Tout à l’heure, la surprise fut celle d’une petite décharge électrique. J’ai voulu remettre le fil de la clôture dans l’isolant en plastique vissé sur un poteau. J’ai utilisé avec une relative confiance une partie du testeur. Je me suis demandé si mon doigt n’avait pas touché la tige métallique. Je me suis dit aussi que je n’avais pas envie de retester. « Lâcher la prise » comme ils disent. J’ai accepté l’idée que je ne saurai jamais la cause de cette décharge électrique. J’ai donc préféré marcher. Retour à la salle de bain des enfants ; débranchement de « l ’électrificateur » puisque c’est ainsi qu’on doit le nommer. Retour à la clôture. 200 mètres à l’aller. Un peu plus au retour. J’ai suivi le chemin des ânes. Il y a peut-être des tiques dans la friche. Enfin, j’ai enfilé le fil. Ailleurs, dans deux endroits, il manquait des isolants. Sur un poteau, aucun bruit. Contre un arbre de la famille des ormes, le bruit de claquement s’entendait à 200 mètres (mais pas les mêmes que tout à l’heure). J’ai vissé un isolant sur le tronc en m’excusant auprès de l’arbre. Je lui ai dit : « je perce cette vis dans ton tronc, c’est mieux que des décharges continues ». Pas de vice, il a perçu au son de ma voix.
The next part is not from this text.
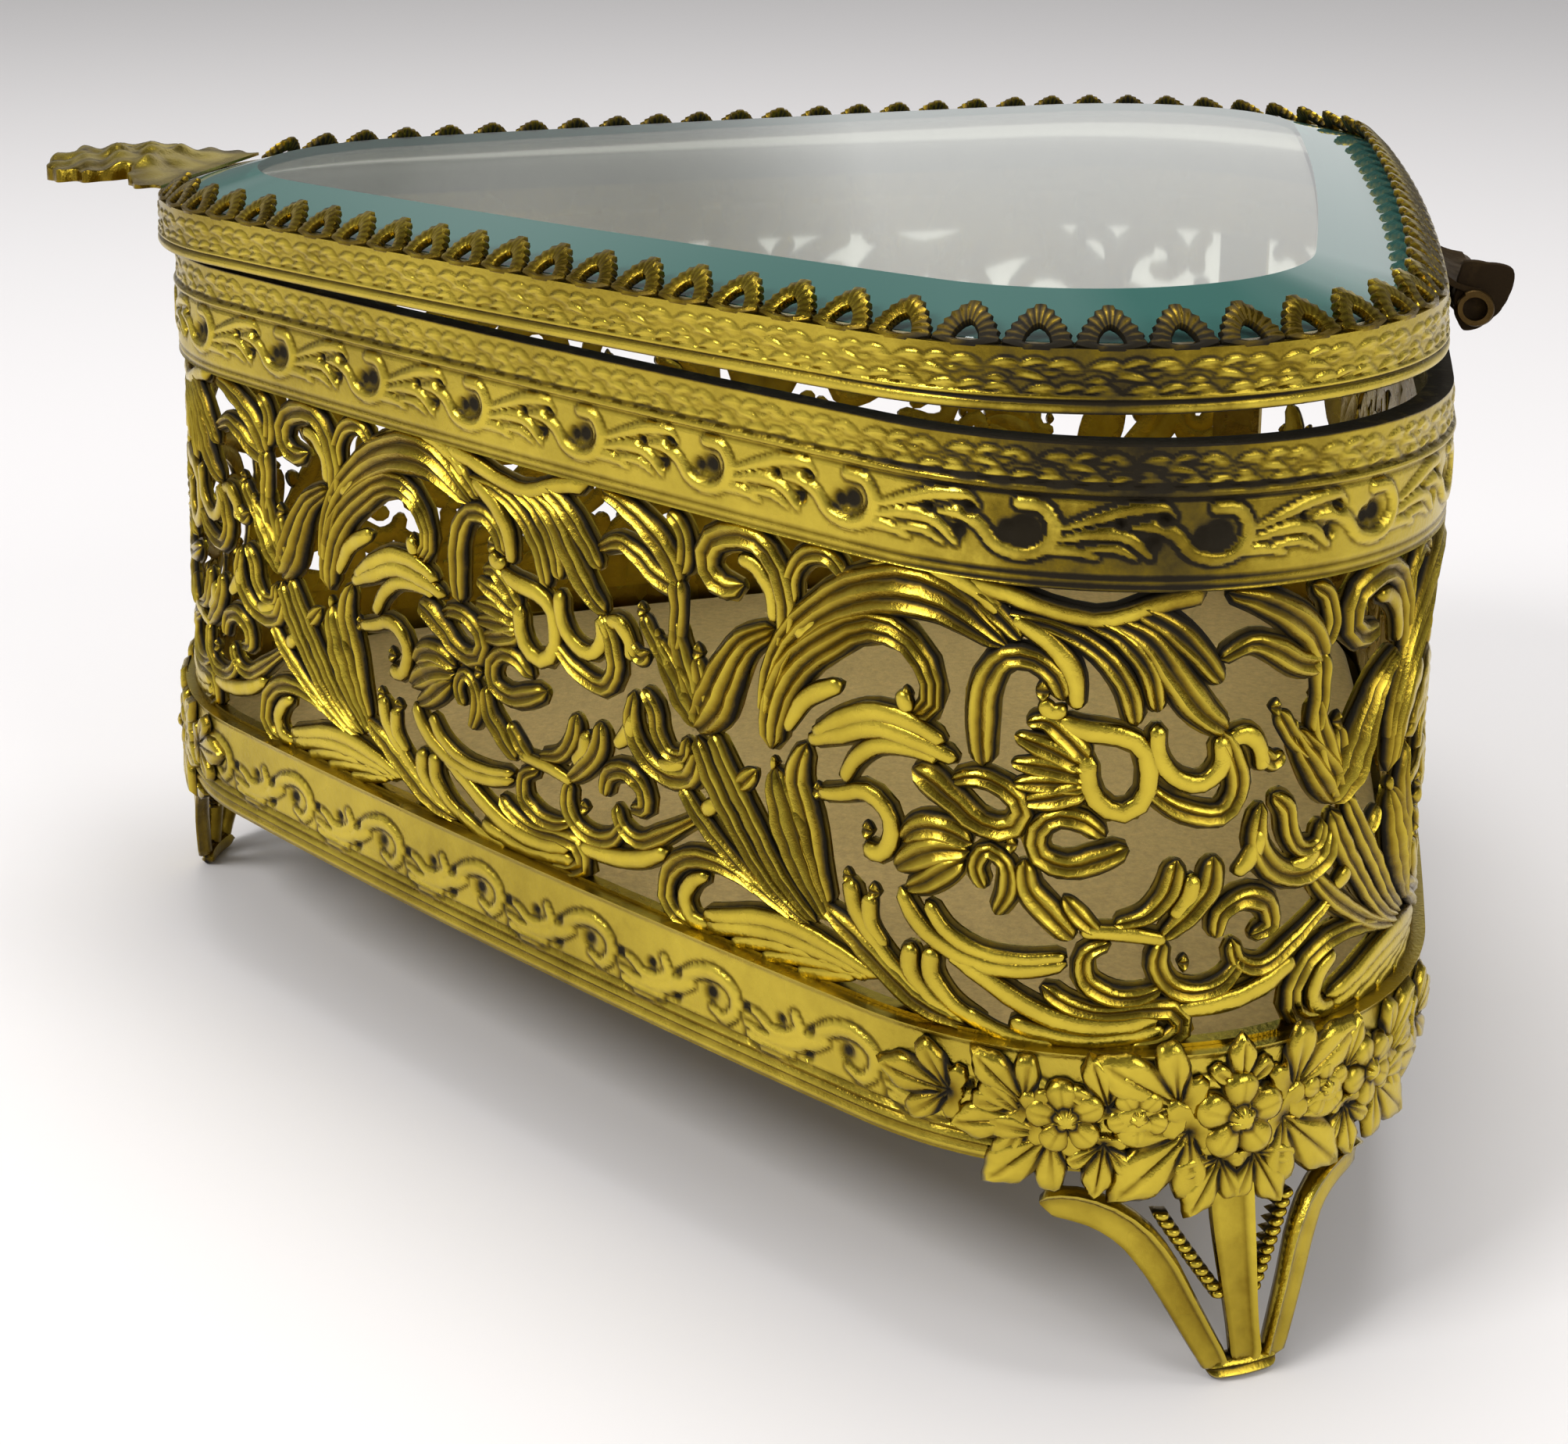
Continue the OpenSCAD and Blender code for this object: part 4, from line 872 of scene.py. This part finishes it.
def lid_strip():
    """Lid band: a half round bead and wire at its foot, engraved leaves, and a ledge below the glass."""
    bead_h = 1.35
    face = face_rows(0, BAND_H, 40, LID_OVER)
    ledge = LID_OVER - LID_LEDGE
    rows = face + [(LID_IN, BAND_H), (LID_IN, LEDGE_T), (ledge, LEDGE_T), (ledge, 0)]
    leaves = fine_leaves(bead_h, 0.84)
    relief, bright = one_motif(rows, 0.0, 64, leaves, [], gain=0.5, ground=0.75, halo=0.4, shadow=0.45)
    up = np.array(rows)[:, 1]
    roll = dome(up - 0.4, 0.4)
    wire = dome(up - 1.15, 0.2)
    relief = relief * (up > bead_h) + 0.22 * roll + 0.2 * wire
    # Painted highlights on the bead and the wire, painted shade in the dips round them.
    bright = np.where(up < bead_h, 0.12 + 0.85 * np.maximum(roll, wire), bright)
    relief[:, len(face):] = 0
    bright[:, len(face):] = 0.2
    moulded_band("lid_strip", rows, relief, bright, 4.0, lid_wall, LID_BAND, "lid_band")


# Crown of teeth, glass and lining
TOOTH_PITCH = 4.8
TOOTH_SKIP = 12.0
TOOTH_H = 3.5
TOOTH_LEAN = radians(48)
TOOTH_SIDE = [(2.36, 0), (2.42, 0.3), (2.18, 0.6), (2.28, 0.95), (1.86, 1.2), (1.94, 1.6), (1.5, 1.85),
              (1.54, 2.25), (1.06, 2.5), (1, 2.95), (0.5, 3.1), (0.38, 3.45), (0, 3.5)]
TOOTH_HOLE = [(0.85, 0.15), (0.72, 0.75), (0.36, 1.3), (0, 1.5)]
GLASS_LOW = 2.6
BEVEL = 8.0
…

J’ai attaché trois pieds de tomate. Je ne les ai pas taillés. J’ai appris à le faire avec Émeric, l’employé de la ferme Rousseau. Un très bon pédagogue. J’ai adoré apprendre avec lui. J’ai oublié comment pincer les tomates et surtout pourquoi le faire. J’ai planté cinq ou six pieds, car Anne en avait trop. Je ne me suis pas beaucoup intéressé à ce qu’elles allaient donner. C’est par respect pour elles que je ne les ai pas laissées au sol. Ces pieds de tomate sont très motivés pour vivre à fond leur vie. Elles ont fleuri et des tomates commencent à se former. Je vais peut-être aimer les récolter, mais alors, l’année prochaine, je serai plus exigeant vis-à-vis de nous. Genou de ce temps. J’ai noué les liens. Sans trop marcher, j’ai compté plus de vingt-cinq potimarrons et quatre melons. Ceux-là, je les attends. J’avais envie qu’ils produisent. Et c’est en les arrosant que j’ai arrosé les tomates qui poussent au milieu d’eux. Je n’ai pas trouvé les œufs dans la botte de foin. Evrek et Léna en avaient trouvé quatre. J’ai brossé les trois ânes. Surtout les femelles. La peau du mâle est tellement abîmée que je n’ose pas. Je sais, aussi, qu’il craint que je le fasse. Il est gros, très gros ont dit les petits. C’est vrai. L’herbe de la prairie est plus sèche, ici, que dans leur Gers. Rentrés cette nuit à 1h31. Comme moi, les bêtes vont pouvoir, à présent, faire leur diète. J’ai mangé du beurre ces dix derniers jours. Je le faisais enfant. Je le fais souvent lorsque les enfants sont là. Sensation au début d’extase, puis après deux ou trois heures, mal de crâne. Au bout de trois jours, la douleur s’arrête. Le crâne renonce : les idées se confondent ou alors elles fondent comme dans du beurre.

Les pommes de terre sont cuites, je viens d’ajouter les orties. C’est bon pour drainer. Je me suis d’ailleurs piqué le genou enflé avec des jeunes feuilles. Elles ont repoussé après la tonte. Le paillage des pommes de terre avec du fumier d’âne semble avoir réussi. L’une d’elles mesurait près de vingt centimètres de long.

Quelques gouttes d’eau. Le ciel est gris, blanc et bleu. la température est plus agréable que dans le Sud. Après ce retour, ces quinze jours intenses avec les petits ; après que le foin « a été  fait », une page se tourne. C’est une nouvelle année qui commence à la Noisetterie.